The materialistic view is equal to believing you can throw engine parts into
the passenger compartment of a car and if you wait long enough. The car
will fire up and run at some point. James Tour's honesty and knowledge seem
to dominate a conclusion.

Enough can't ever be said about the apologetics of Lennox. These are the men
who defy strong opposition to their conclusions in their fields and get away with
it strictly by superior knowledge. Great stuff indeed that really leaves no one on
the fence who isn't just completely stubborn.

As to what came before the current iteration of space-time and origin of matter, aka our universe, aka the Big Bang.

It's not really a very well-defined idea.

Somewhat akin to asking the likes of what's north of the North Pole.

But im always put in mind of an old Isaac Asimov story called "The Last Question."

To which the answer eons after the universe's heat death is "Let there be light."  Saint2

Great short story, and well ahead of its time imho...
 
Quote:Matter and energy had ended and with it space and time.

Even AC existed only for the sake of the one last question that it had never answered from the time a half-drunken computer [technician] ten trillion years before had asked the question of a computer that was to AC far less than was a man to Man.
 
All other questions had been answered, and until this last question was answered also, AC might not release his consciousness.
 
All collected data had come to a final end. Nothing was left to be collected. 
     
But all collected data had yet to be completely correlated and put together in all possible relationships. 
     
A timeless interval was spent in doing that. 
     
And it came to pass that AC learned how to reverse the direction of entropy. 
    
But there was now no man to whom AC might give the answer of the last question. No matter. The answer -- by demonstration -- would take care of that, too. 
     
For another timeless interval, AC thought how best to do this. Carefully, AC organized the program. 
     
The consciousness of AC encompassed all of what had once been a Universe and brooded over what was now Chaos. Step by step, it must be done. 
     
And AC said, "LET THERE BE LIGHT!" 
     
And there was light --

https://users.ece.cmu.edu/~gamvrosi/thelastq.html
"Yet so it is, we see the illiterate bulk of mankind that walk the high-road of plain common sense, and are governed by the dictates of nature, for the most part easy and undisturbed. To them nothing that is familiar appears unaccountable or difficult to comprehend."
#13
(8 hours ago)Randyvine Wrote: What would happen to time if I were so big that I was everywhere
all at once? I would already be anywhere I could go in the universe so it would take
no time to get there.  

But how long would it take for one end of you to know what was going on at the other?

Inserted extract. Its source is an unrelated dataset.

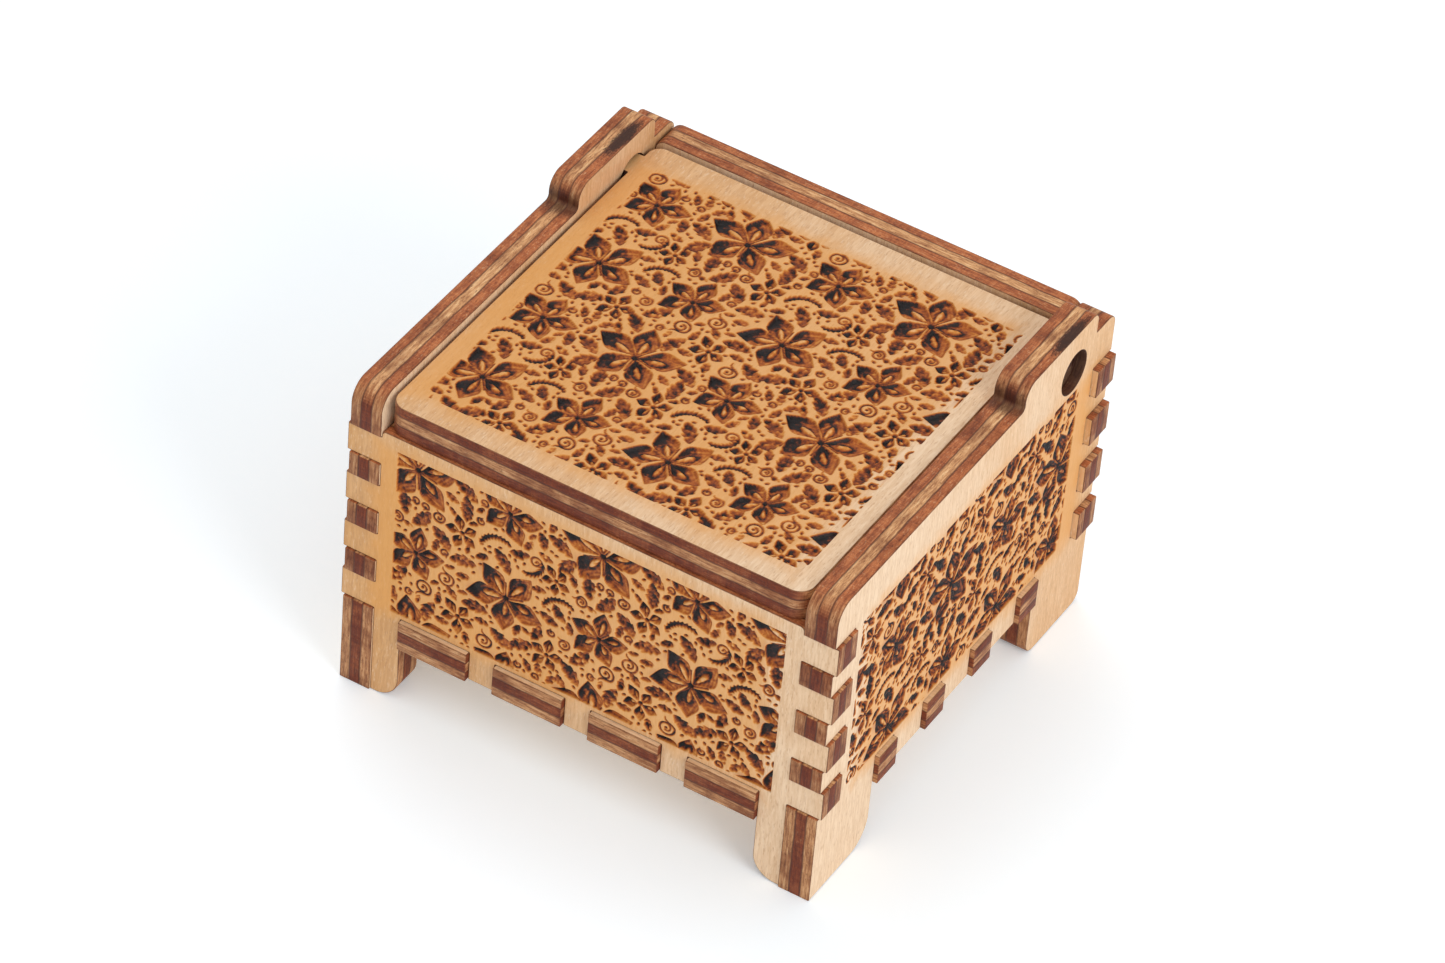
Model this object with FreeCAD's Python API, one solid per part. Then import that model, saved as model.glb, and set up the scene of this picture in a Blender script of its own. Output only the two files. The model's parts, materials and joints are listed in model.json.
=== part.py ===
"""Small slot-together plywood box with a lid that turns on its own two stubs.

Six flat panels are cut from one thickness of sheet.  The front and back panels run
their fingers through the side panels, the bottom panel runs tabs through all four
walls, and every wall reaches the table on two feet.  The lid drops between the side
panels; a stub on each of its edges sits in a round hole in each side panel.

X is the width, +Y points to the back, +Z is up, and the origin is on the table under
the middle of the box.  All sizes are in millimetres.
"""
import FreeCAD, Part
import math
import os

Vector = FreeCAD.Vector

# ---- overall sizes
ply = 4.0                 # thickness of every panel
width = 62.2              # over the outer faces of the two side panels
depth = 60.7              # front edge to rear edge of a side panel
wall_height = 43.7        # table to the top edge of a side panel

# ---- how far cut ends stand out of the face that they pass through
side_finger_proud = 0.25  # side panel edges, in front of the front panel and behind the back one
front_finger_proud = 0.4  # front panel fingers, outside the side panels
back_finger_proud = 0.8   # back panel fingers, outside the side panels
tab_proud = 0.6           # bottom panel tabs, outside all four walls

# ---- clearances
fit = 0.05                # each flank of a finger or tab in its slot
lid_rest_gap = 0.1        # under the closed lid, above the front panel
lid_side_gap = 0.45       # each side of the lid
lid_swing_gap = 0.2       # rear corners of the turning lid to the back panel
lid_lean_gap = 0.34       # top face of the fully open lid to the back panel's top edge
stub_gap = 0.07           # corners of a stub to the wall of its hole

# ---- finger joints at the four upright corners
finger_count = 4          # fingers on each end of the front and back panels
side_finger = 3.25        # height of the side panel fingers between them
finger_shoulder = 0.9     # front panel's top edge above its top finger
front_top_round = 0.6

# ---- feet and the tabs of the bottom panel
foot_height = 8.5         # table to the bottom panel
front_foot = 3.6          # foot of the front or back panel, inside the side panel
front_foot_round = 3.0
side_foot = 12.5          # foot of a side panel, along the edge
side_foot_round_front = 3.5
side_foot_round_rear = 2.0
tab_count = 4             # tabs on each edge of the bottom panel
front_tab_space = 3.5     # wood between two tabs in the front or back panel
side_tab_space = 6.5      # wood between two tabs in a side panel

# ---- lid, hinge and the ears around the hinge holes
lid_recess = 0.7          # lid's top face below the top edges of the side panels
lid_front_setback = 0.3   # lid's front edge behind the front panel's face
lid_front_round = 2.0
lid_rear_round = 1.7
round_share = 0.9         # most of a short straight edge that a rounded corner may take
back_bar_drop = 0.45      # back panel's top edge below the side panels' top edges
back_bar_round = 1.5
opening_angle = 130.0     # degrees from closed to fully open
stub_length = 3.6         # stub measured along the lid's edge
stub_recess = 1.2         # stub end inside the side panel's outer face
ear_wall = 3.03           # wood over the hinge hole
ear_front_reach = 11.7    # ear's front end, ahead of the hinge axis
ear_rear_reach = 4.7      # ear's rear end, behind the hinge axis
ear_front_round = 2.1
ear_rear_round = 1.2
ear_root_round = 0.6
wall_front_round = 2.5    # front top corner of a side panel
wall_rear_round = 1.6     # rear top corner
wall_heel_round = 1.4     # rear bottom corner

# ---- planes that the panels share
side_outer = width / 2
side_inner = side_outer - ply
side_front = -depth / 2
side_rear = depth / 2
front_outer = side_front + side_finger_proud
front_inner = front_outer + ply
back_outer = side_rear - side_finger_proud
back_inner = back_outer - ply
bottom_top = foot_height + ply
lid_top = wall_height - lid_recess
lid_underside = lid_top - ply
front_top = lid_underside - lid_rest_gap
back_top = wall_height - back_bar_drop

# ---- hinge, far enough in front of the back panel for the lid to open all the way
hinge_z = lid_underside + ply / 2
opening = math.radians(opening_angle)
lean_height = (back_top - hinge_z) * math.cos(opening)
hinge_setback = (ply / 2 + lid_lean_gap - lean_height) / math.sin(opening)
hinge_y = back_inner - hinge_setback
hole_radius = math.hypot(stub_length, ply) / 2 + stub_gap
ear_top = hinge_z + hole_radius + ear_wall
lid_rear_reach = math.sqrt((hinge_setback - lid_swing_gap) ** 2 - (ply / 2) ** 2)


def spread(low, high, count, space):
    """Spans of count equal pieces that fill low to high with a fixed space between them."""
    size = (high - low - (count - 1) * space) / count
    return [(low + i * (size + space), low + i * (size + space) + size) for i in range(count)]


def between(spans):
    """The spaces between neighbouring spans."""
    return [(spans[i][1], spans[i + 1][0]) for i in range(len(spans) - 1)]


def grown(spans, by):
    """The spans, longer by the same amount at both ends."""
    return [(low - by, high + by) for low, high in spans]


def backwards(spans):
    """The same spans for an edge that is walked the other way."""
    return [(high, low) for low, high in reversed(spans)]


def steps(spans, base, reach):
    """Corners (along, across) of an edge at base that steps to reach over each span."""
    corners = []
    for start, stop in spans:
        corners += [(start, base), (start, reach), (stop, reach), (stop, base)]
    return corners


def upright(corners):
    """Corners of an edge that runs up instead of along."""
    return [(across, along) for along, across in corners]


# ---- spans that the joints share
wall_fingers = spread(bottom_top, front_top - finger_shoulder, finger_count, side_finger)
front_tab_edge = side_inner - front_foot
front_tabs = spread(-front_tab_edge, front_tab_edge, tab_count, front_tab_space)
side_tabs = spread(side_front + side_foot, side_rear - side_foot, tab_count, side_tab_space)


def rounded_wire(corners, place):
    """Closed wire through (u, v) or (u, v, radius) corners; place makes (u, v) a point."""
    pieces = []
    count = len(corners)
    for i, corner in enumerate(corners):
        here = Vector(corner[0], corner[1], 0)
        radius = corner[2] if len(corner) > 2 else 0
        if not radius:
            pieces.append([here])
            continue
        before = (Vector(*corners[i - 1][:2], 0) - here).normalize()
        after = (Vector(*corners[(i + 1) % count][:2], 0) - here).normalize()
        half = before.getAngle(after) / 2
        setback = radius / math.tan(half)
        middle = (before + after).normalize()
        centre = here + middle * (radius / math.sin(half))
        pieces.append([here + before * setback, centre - middle * radius, here + after * setback])
    edges = []
    for i, piece in enumerate(pieces):
        points = [place(point.x, point.y) for point in piece]
        if len(points) == 3:
            edges.append(Part.Arc(*points).toShape())
        following = pieces[(i + 1) % count][0]
        following = place(following.x, following.y)
        if points[-1].distanceToPoint(following) > 1e-7:
            edges.append(Part.LineSegment(points[-1], following).toShape())
    return Part.Wire(edges)


def sheet(corners, place, through):
    """A panel: the outline filled, and given its thickness along through."""
    return Part.Face(rounded_wire(corners, place)).extrude(through)


def cross_panel(outer_face, inward, top, top_round, proud):
    """A front or back panel, seen from the front, with its outer face at outer_face."""
    fingers = wall_fingers
    reach = side_outer + proud
    slots = between(grown(front_tabs, fit))
    corners = [(-side_inner, 0), (-front_tab_edge, 0, front_foot_round)]
    corners += [(-front_tab_edge, bottom_top + fit)]
    corners += steps(slots, bottom_top + fit, foot_height)
    corners += [(front_tab_edge, bottom_top + fit)]
    corners += [(front_tab_edge, 0, front_foot_round), (side_inner, 0)]
    corners += upright(steps(fingers, side_inner, reach))
    corners += [(side_inner, top, top_round), (-side_inner, top, top_round)]
    corners += upright(steps(backwards(fingers), -side_inner, -reach))
    return sheet(corners, lambda x, z: Vector(x, outer_face, z), Vector(0, inward * ply, 0))


def side_panel(outer_face, inward):
    """A side panel, seen from the right, with its outer face at outer_face."""
    fingers = grown(wall_fingers, fit)
    slots = between(grown(side_tabs, fit))
    foot_front = side_front + side_foot
    foot_rear = side_rear - side_foot
    ear_front = hinge_y - ear_front_reach
    ear_rear = hinge_y + ear_rear_reach
    corners = [(side_front, 0), (foot_front, 0, side_foot_round_front)]
    corners += [(foot_front, bottom_top + fit)]
    corners += steps(slots, bottom_top + fit, foot_height)
    corners += [(foot_rear, bottom_top + fit)]
    corners += [(foot_rear, 0, side_foot_round_rear), (side_rear, 0, wall_heel_round)]
    corners += upright(steps(fingers, side_rear, back_inner - fit))
    corners += [(side_rear, wall_height, wall_rear_round), (ear_rear, wall_height)]
    corners += [(ear_rear, ear_top, ear_rear_round), (ear_front, ear_top, ear_front_round)]
    corners += [(ear_front, wall_height, ear_root_round)]
    corners += [(side_front, wall_height, wall_front_round)]
    corners += upright(steps(backwards(fingers), side_front, front_inner + fit))
    panel = sheet(corners, lambda y, z: Vector(outer_face, y, z), Vector(inward * ply, 0, 0))
    hole = Part.makeCylinder(
        hole_radius, ply, Vector(outer_face, hinge_y, hinge_z), Vector(inward, 0, 0)
    )
    return panel.cut(hole)


def bottom_panel():
    """The floor, with its tabs through all four walls."""
    side_reach = side_outer + tab_proud
    corners = [(-side_inner, front_inner)]
    corners += steps(front_tabs, front_inner, front_outer - tab_proud)
    corners += [(side_inner, front_inner)]
    corners += upright(steps(side_tabs, side_inner, side_reach))
    corners += [(side_inner, back_inner)]
    corners += steps(backwards(front_tabs), back_inner, back_outer + tab_proud)
    corners += [(-side_inner, back_inner)]
    corners += upright(steps(backwards(side_tabs), -side_inner, -side_reach))
    return sheet(corners, lambda x, y: Vector(x, y, foot_height), Vector(0, 0, ply))


def lid():
    """The lid, with a square stub on each side that turns in the side panel's hole."""
    edge = side_inner - lid_side_gap
    front = front_outer + lid_front_setback
    rear = hinge_y + lid_rear_reach
    stub = [(hinge_y - stub_length / 2, hinge_y + stub_length / 2)]
    stub_end = side_outer - stub_recess
    rear_round = min(lid_rear_round, round_share * (lid_rear_reach - stub_length / 2))
    corners = [(-edge, front, lid_front_round), (edge, front, lid_front_round)]
    corners += upright(steps(stub, edge, stub_end))
    corners += [(edge, rear, rear_round), (-edge, rear, rear_round)]
    corners += upright(steps(backwards(stub), -edge, -stub_end))
    return sheet(corners, lambda x, y: Vector(x, y, lid_underside), Vector(0, 0, ply))


panels = {
    "front_panel": cross_panel(front_outer, 1, front_top, front_top_round, front_finger_proud),
    "back_panel": cross_panel(back_outer, -1, back_top, back_bar_round, back_finger_proud),
    "left_side_panel": side_panel(-side_outer, 1),
    "right_side_panel": side_panel(side_outer, -1),
    "bottom_panel": bottom_panel(),
    "lid": lid(),
}

os.makedirs("parts", exist_ok=True)
for name, panel in panels.items():
    panel.exportStep("parts/" + name + ".step")

print("hinge axis at y, z:", round(hinge_y, 4), round(hinge_z, 4))
print("hinge hole radius:", round(hole_radius, 4))
print("hinge setback:", round(hinge_setback, 4))
for name, panel in panels.items():
    box = panel.BoundBox
    size = [round(length, 2) for length in (box.XLength, box.YLength, box.ZLength)]
    print(name, "valid" if panel.isValid() else "broken", size, round(panel.Volume, 1))
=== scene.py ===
import itertools
import json
import math

import bmesh
import bpy
import numpy as np
from mathutils import Matrix, Quaternion, Vector


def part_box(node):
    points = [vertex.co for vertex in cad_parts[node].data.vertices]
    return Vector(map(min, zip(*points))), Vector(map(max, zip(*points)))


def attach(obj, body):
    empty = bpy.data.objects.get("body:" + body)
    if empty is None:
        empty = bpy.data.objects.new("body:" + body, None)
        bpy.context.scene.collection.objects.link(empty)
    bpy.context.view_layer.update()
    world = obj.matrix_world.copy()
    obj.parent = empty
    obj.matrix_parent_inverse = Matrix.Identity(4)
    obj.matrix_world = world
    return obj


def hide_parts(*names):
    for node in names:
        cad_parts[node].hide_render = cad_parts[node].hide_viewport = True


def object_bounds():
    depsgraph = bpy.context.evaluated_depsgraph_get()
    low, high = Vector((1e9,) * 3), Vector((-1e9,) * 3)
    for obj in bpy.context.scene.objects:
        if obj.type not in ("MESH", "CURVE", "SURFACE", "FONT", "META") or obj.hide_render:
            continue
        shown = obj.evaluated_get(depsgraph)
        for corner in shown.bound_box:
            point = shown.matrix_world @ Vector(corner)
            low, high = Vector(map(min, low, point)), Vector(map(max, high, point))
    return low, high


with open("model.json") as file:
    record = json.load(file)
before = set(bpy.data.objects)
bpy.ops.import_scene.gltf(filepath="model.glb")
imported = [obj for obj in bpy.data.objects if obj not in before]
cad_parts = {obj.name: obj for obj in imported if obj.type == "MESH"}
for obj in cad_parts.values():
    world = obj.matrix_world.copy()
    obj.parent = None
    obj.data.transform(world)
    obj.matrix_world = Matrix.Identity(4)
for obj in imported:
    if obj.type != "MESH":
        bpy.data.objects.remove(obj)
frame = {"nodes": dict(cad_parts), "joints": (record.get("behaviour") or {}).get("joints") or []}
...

When I stub my toe there's a noticeable delay before the pain hits. Imagine if I were so big that my erse was at one end of the Universe while my elbow was at the other. How long would it take my brain in the middle to even tell one from the other?

Some concepts of God make God equivalent to the Universe. If so, maybe that's the problem. All Hell may literally be breaking loose on Earth, or Alpha Centauri or even the Pillars of Creation, but it takes time for the mind of God, far away out there in James Webb Telescope country, to respond.